Repeat the whole of the data, keeping every detail the same.

====

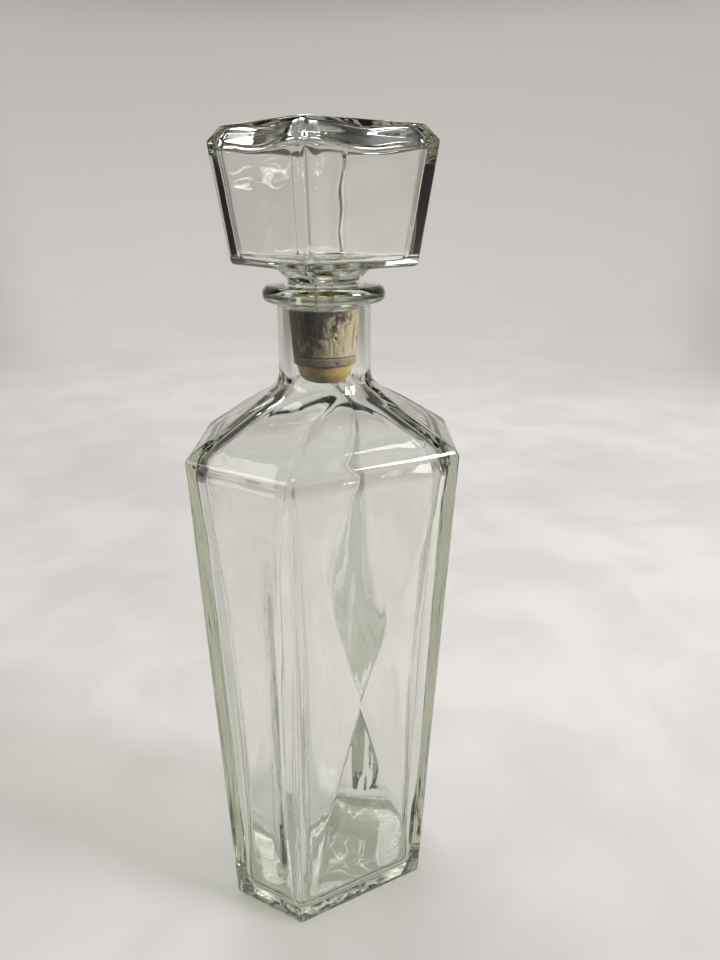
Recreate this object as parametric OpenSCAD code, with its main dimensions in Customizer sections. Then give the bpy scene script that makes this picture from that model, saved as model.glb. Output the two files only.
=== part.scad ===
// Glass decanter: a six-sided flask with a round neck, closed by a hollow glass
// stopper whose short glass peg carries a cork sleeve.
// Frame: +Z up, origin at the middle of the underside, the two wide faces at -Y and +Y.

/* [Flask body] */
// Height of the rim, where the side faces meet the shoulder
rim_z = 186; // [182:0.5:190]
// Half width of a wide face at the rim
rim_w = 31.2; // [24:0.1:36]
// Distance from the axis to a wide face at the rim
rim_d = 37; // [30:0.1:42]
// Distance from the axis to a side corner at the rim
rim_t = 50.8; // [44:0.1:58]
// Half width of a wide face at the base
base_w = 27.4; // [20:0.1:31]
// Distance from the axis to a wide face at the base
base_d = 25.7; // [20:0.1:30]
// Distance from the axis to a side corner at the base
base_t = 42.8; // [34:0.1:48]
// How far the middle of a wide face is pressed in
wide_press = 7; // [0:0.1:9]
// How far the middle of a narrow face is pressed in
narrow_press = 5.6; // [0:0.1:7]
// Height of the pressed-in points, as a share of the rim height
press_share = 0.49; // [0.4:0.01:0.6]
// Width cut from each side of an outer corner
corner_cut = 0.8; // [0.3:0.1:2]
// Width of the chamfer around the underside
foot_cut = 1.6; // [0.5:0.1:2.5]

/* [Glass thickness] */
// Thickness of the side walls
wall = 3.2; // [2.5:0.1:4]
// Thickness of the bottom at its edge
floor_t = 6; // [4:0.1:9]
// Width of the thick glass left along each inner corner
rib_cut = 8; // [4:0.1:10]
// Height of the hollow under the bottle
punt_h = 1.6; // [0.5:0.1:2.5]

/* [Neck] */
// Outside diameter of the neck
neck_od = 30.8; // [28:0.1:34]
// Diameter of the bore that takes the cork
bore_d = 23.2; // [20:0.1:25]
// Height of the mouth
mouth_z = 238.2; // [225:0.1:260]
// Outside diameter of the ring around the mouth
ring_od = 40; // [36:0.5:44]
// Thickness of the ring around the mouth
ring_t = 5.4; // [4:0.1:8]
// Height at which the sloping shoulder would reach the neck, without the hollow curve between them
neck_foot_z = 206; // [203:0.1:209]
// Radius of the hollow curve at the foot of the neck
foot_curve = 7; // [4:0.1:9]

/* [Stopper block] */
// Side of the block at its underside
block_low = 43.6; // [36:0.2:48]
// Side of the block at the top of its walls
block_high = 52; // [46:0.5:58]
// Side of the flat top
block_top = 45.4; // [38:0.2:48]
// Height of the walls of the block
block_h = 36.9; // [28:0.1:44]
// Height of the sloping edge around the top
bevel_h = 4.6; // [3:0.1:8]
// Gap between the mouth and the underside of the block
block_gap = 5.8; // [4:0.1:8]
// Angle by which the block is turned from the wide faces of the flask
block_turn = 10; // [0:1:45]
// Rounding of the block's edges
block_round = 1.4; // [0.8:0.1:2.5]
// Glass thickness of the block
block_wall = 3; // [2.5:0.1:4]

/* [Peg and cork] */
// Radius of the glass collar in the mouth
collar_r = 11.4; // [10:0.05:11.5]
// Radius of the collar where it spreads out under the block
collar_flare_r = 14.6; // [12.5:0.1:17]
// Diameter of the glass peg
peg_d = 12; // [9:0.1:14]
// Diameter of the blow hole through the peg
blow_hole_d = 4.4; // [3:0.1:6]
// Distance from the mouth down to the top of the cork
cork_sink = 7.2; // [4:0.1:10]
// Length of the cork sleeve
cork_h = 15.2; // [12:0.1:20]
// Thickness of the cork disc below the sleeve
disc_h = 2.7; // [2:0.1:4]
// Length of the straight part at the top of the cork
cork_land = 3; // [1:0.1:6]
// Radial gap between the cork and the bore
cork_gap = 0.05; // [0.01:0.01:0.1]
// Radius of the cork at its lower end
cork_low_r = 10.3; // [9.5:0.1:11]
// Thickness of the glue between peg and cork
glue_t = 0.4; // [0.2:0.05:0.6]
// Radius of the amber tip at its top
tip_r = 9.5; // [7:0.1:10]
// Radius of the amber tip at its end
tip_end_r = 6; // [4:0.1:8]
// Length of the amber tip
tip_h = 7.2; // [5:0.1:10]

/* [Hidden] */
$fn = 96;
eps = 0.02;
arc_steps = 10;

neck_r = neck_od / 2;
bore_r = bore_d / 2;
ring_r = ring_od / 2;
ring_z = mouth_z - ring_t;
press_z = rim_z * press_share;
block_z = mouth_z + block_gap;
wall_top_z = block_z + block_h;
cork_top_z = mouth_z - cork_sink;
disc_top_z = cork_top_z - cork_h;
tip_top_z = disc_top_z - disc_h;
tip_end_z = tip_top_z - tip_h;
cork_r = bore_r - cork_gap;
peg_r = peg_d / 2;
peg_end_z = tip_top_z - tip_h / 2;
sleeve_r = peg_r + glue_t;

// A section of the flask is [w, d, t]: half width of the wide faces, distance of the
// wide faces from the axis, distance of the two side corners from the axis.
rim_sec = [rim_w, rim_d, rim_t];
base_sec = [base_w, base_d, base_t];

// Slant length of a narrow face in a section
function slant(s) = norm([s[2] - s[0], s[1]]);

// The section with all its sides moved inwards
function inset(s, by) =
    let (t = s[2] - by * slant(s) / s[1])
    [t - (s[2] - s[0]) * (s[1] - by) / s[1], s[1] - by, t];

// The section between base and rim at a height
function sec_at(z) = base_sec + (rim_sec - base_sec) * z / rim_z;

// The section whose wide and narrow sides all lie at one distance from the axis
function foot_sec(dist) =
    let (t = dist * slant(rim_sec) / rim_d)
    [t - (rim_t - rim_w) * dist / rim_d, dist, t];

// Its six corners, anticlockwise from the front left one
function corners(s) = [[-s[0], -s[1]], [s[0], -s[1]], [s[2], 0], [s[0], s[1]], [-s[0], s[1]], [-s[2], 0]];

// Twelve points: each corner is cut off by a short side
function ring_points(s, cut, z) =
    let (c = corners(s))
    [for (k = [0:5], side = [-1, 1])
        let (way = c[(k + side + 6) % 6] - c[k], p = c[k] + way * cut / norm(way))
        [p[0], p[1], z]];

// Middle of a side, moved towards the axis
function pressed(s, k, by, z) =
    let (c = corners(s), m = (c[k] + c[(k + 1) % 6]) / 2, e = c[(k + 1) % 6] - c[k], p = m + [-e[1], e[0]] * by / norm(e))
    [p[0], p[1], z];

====

» TASK RESPONSE
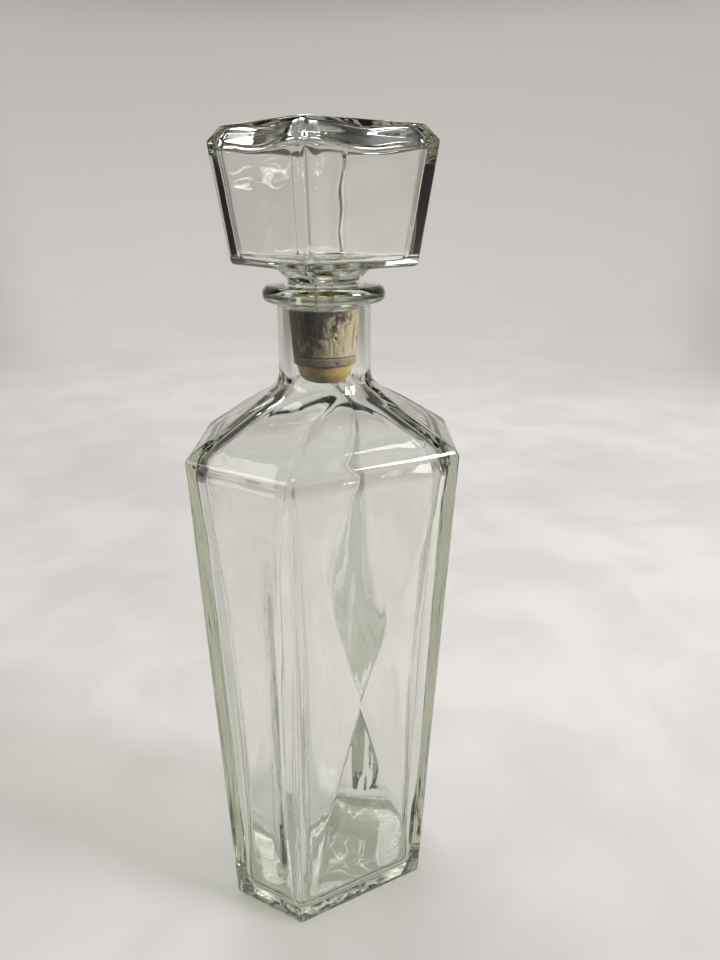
Recreate this object as parametric OpenSCAD code, with its main dimensions in Customizer sections. Then give the bpy scene script that makes this picture from that model, saved as model.glb. Output the two files only.
=== part.scad ===
// Glass decanter: a six-sided flask with a round neck, closed by a hollow glass
// stopper whose short glass peg carries a cork sleeve.
// Frame: +Z up, origin at the middle of the underside, the two wide faces at -Y and +Y.

/* [Flask body] */
// Height of the rim, where the side faces meet the shoulder
rim_z = 186; // [182:0.5:190]
// Half width of a wide face at the rim
rim_w = 31.2; // [24:0.1:36]
// Distance from the axis to a wide face at the rim
rim_d = 37; // [30:0.1:42]
// Distance from the axis to a side corner at the rim
rim_t = 50.8; // [44:0.1:58]
// Half width of a wide face at the base
base_w = 27.4; // [20:0.1:31]
// Distance from the axis to a wide face at the base
base_d = 25.7; // [20:0.1:30]
// Distance from the axis to a side corner at the base
base_t = 42.8; // [34:0.1:48]
// How far the middle of a wide face is pressed in
wide_press = 7; // [0:0.1:9]
// How far the middle of a narrow face is pressed in
narrow_press = 5.6; // [0:0.1:7]
// Height of the pressed-in points, as a share of the rim height
press_share = 0.49; // [0.4:0.01:0.6]
// Width cut from each side of an outer corner
corner_cut = 0.8; // [0.3:0.1:2]
// Width of the chamfer around the underside
foot_cut = 1.6; // [0.5:0.1:2.5]

/* [Glass thickness] */
// Thickness of the side walls
wall = 3.2; // [2.5:0.1:4]
// Thickness of the bottom at its edge
floor_t = 6; // [4:0.1:9]
// Width of the thick glass left along each inner corner
rib_cut = 8; // [4:0.1:10]
// Height of the hollow under the bottle
punt_h = 1.6; // [0.5:0.1:2.5]

/* [Neck] */
// Outside diameter of the neck
neck_od = 30.8; // [28:0.1:34]
// Diameter of the bore that takes the cork
bore_d = 23.2; // [20:0.1:25]
// Height of the mouth
mouth_z = 238.2; // [225:0.1:260]
// Outside diameter of the ring around the mouth
ring_od = 40; // [36:0.5:44]
// Thickness of the ring around the mouth
ring_t = 5.4; // [4:0.1:8]
// Height at which the sloping shoulder would reach the neck, without the hollow curve between them
neck_foot_z = 206; // [203:0.1:209]
// Radius of the hollow curve at the foot of the neck
foot_curve = 7; // [4:0.1:9]

/* [Stopper block] */
// Side of the block at its underside
block_low = 43.6; // [36:0.2:48]
// Side of the block at the top of its walls
block_high = 52; // [46:0.5:58]
// Side of the flat top
block_top = 45.4; // [38:0.2:48]
// Height of the walls of the block
block_h = 36.9; // [28:0.1:44]
// Height of the sloping edge around the top
bevel_h = 4.6; // [3:0.1:8]
// Gap between the mouth and the underside of the block
block_gap = 5.8; // [4:0.1:8]
// Angle by which the block is turned from the wide faces of the flask
block_turn = 10; // [0:1:45]
// Rounding of the block's edges
block_round = 1.4; // [0.8:0.1:2.5]
// Glass thickness of the block
block_wall = 3; // [2.5:0.1:4]

/* [Peg and cork] */
// Radius of the glass collar in the mouth
collar_r = 11.4; // [10:0.05:11.5]
// Radius of the collar where it spreads out under the block
collar_flare_r = 14.6; // [12.5:0.1:17]
// Diameter of the glass peg
peg_d = 12; // [9:0.1:14]
// Diameter of the blow hole through the peg
blow_hole_d = 4.4; // [3:0.1:6]
// Distance from the mouth down to the top of the cork
cork_sink = 7.2; // [4:0.1:10]
// Length of the cork sleeve
cork_h = 15.2; // [12:0.1:20]
// Thickness of the cork disc below the sleeve
disc_h = 2.7; // [2:0.1:4]
// Length of the straight part at the top of the cork
cork_land = 3; // [1:0.1:6]
// Radial gap between the cork and the bore
cork_gap = 0.05; // [0.01:0.01:0.1]
// Radius of the cork at its lower end
cork_low_r = 10.3; // [9.5:0.1:11]
// Thickness of the glue between peg and cork
glue_t = 0.4; // [0.2:0.05:0.6]
// Radius of the amber tip at its top
tip_r = 9.5; // [7:0.1:10]
// Radius of the amber tip at its end
tip_end_r = 6; // [4:0.1:8]
// Length of the amber tip
tip_h = 7.2; // [5:0.1:10]

/* [Hidden] */
$fn = 96;
eps = 0.02;
arc_steps = 10;

neck_r = neck_od / 2;
bore_r = bore_d / 2;
ring_r = ring_od / 2;
ring_z = mouth_z - ring_t;
press_z = rim_z * press_share;
block_z = mouth_z + block_gap;
wall_top_z = block_z + block_h;
cork_top_z = mouth_z - cork_sink;
disc_top_z = cork_top_z - cork_h;
tip_top_z = disc_top_z - disc_h;
tip_end_z = tip_top_z - tip_h;
cork_r = bore_r - cork_gap;
peg_r = peg_d / 2;
peg_end_z = tip_top_z - tip_h / 2;
sleeve_r = peg_r + glue_t;

// A section of the flask is [w, d, t]: half width of the wide faces, distance of the
// wide faces from the axis, distance of the two side corners from the axis.
rim_sec = [rim_w, rim_d, rim_t];
base_sec = [base_w, base_d, base_t];

// Slant length of a narrow face in a section
function slant(s) = norm([s[2] - s[0], s[1]]);

// The section with all its sides moved inwards
function inset(s, by) =
    let (t = s[2] - by * slant(s) / s[1])
    [t - (s[2] - s[0]) * (s[1] - by) / s[1], s[1] - by, t];

// The section between base and rim at a height
function sec_at(z) = base_sec + (rim_sec - base_sec) * z / rim_z;

// The section whose wide and narrow sides all lie at one distance from the axis
function foot_sec(dist) =
    let (t = dist * slant(rim_sec) / rim_d)
    [t - (rim_t - rim_w) * dist / rim_d, dist, t];

// Its six corners, anticlockwise from the front left one
function corners(s) = [[-s[0], -s[1]], [s[0], -s[1]], [s[2], 0], [s[0], s[1]], [-s[0], s[1]], [-s[2], 0]];

// Twelve points: each corner is cut off by a short side
function ring_points(s, cut, z) =
    let (c = corners(s))
    [for (k = [0:5], side = [-1, 1])
        let (way = c[(k + side + 6) % 6] - c[k], p = c[k] + way * cut / norm(way))
        [p[0], p[1], z]];

// Middle of a side, moved towards the axis
function pressed(s, k, by, z) =
    let (c = corners(s), m = (c[k] + c[(k + 1) % 6]) / 2, e = c[(k + 1) % 6] - c[k], p = m + [-e[1], e[0]] * by / norm(e))
    [p[0], p[1], z];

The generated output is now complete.